This is not an answer to your question but it's tangentially related.
Someone I greatly respected ran an open-source project with the policy of merge everything. Completely flip this idea of carefully review, debate and revise every PR. His theory was that it helps to build an open community, and if something breaks someone else will revert that commit. He says that the main branch was almost always stable, a massive improvement to how it was run previously. He passed several years ago and for some reason this reminded me of him.
I guess what I'm trying to say is if you get something out there that people find useful, the code will be looked at. It doesn't help you if you're looking for someone to collaborate sorry.
There is a very effective approach (34:00), that big companies like cloudflare use, to ship a product in a fast and quality way. It bears parallels to what you are describing. In essence engineers should not get hung up in the details to trying to solve everything.
Just build a proof of concept
Discard the prototype no matter what and start from scratch keeping the initial feedback in mind
Build something internally that you yourself will use
Only once something is good enough and is used internally, then release it to beta.

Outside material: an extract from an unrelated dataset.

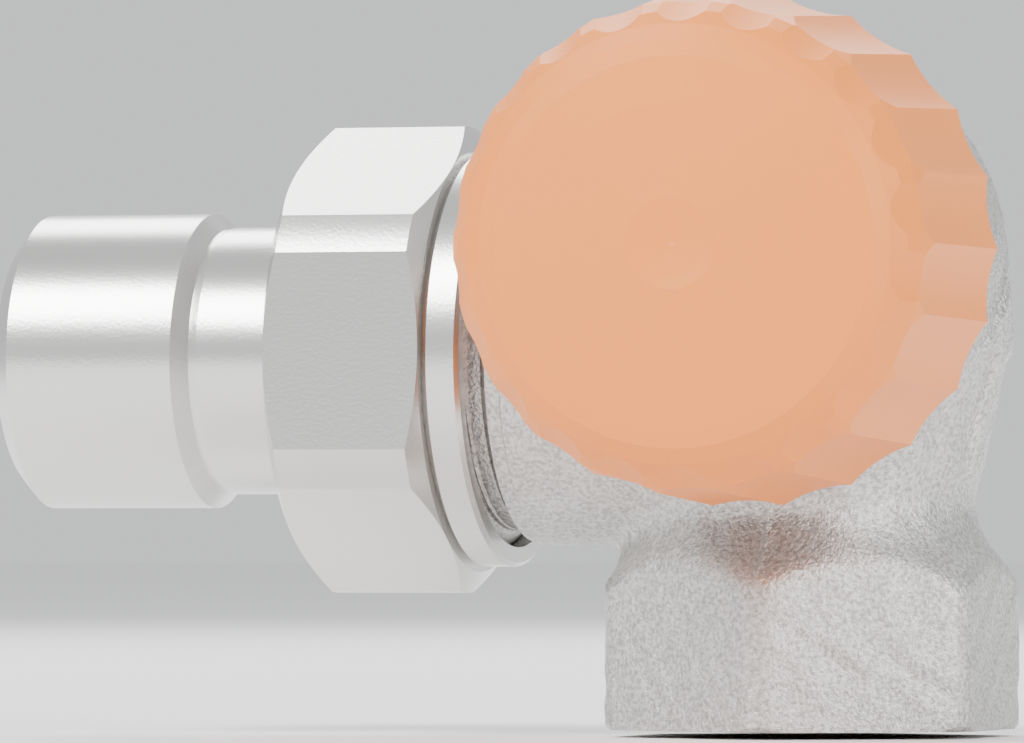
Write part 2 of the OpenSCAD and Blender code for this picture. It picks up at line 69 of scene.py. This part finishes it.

So that tedious process in trying to flush out all the details before seeing a product (or open source effort) working end to end, might be premature before having the full picture.
That's Wikipedia's approach, arguably one of the most successful "open source" projects in history - certainly not without its problems, but overall it's pretty great
Yes that's right. I was only just transitioning into adulthood and Pieter mentored me and profoundly changed how I view many things. It wasn't just zeromq but that was the main thing. I still keep his books at hand on my bookshelf. His death impacted me greatly.
Would love something like this, but it's very hard to get such a community working.
Most of the time there will be way more people wanting a review of their code than people wanting to put in the work and review something.
Maybe some kind of point system could work. Like one needs to review at least two times before you can get your work reviewed.
However they have some strict rules on what is allowed so it may not be suitable for open source projects. Two problematic ones are: 1) The poster must be the author/owner of the code. You, for example, can't post code that someone else has written. 2) All code that is to be reviewed must be included in the post. You can't just link to a repository.
There was something like that on Reddit but I can’t remember the sub. I haven’t seen one here. The best way to get reviews of open source is via contributions to larger projects. That of course doesn’t answer your question directly but is worth noting.
I’d recommend joining some discord or matrix servers for the language you work in or likeminded folk. They tend to have channels for that, and some have really helpful communities.
eta: I just checked my local instance and saw a community with very few subs and zero posts called /c/reviewmycode. Somebody has to post first.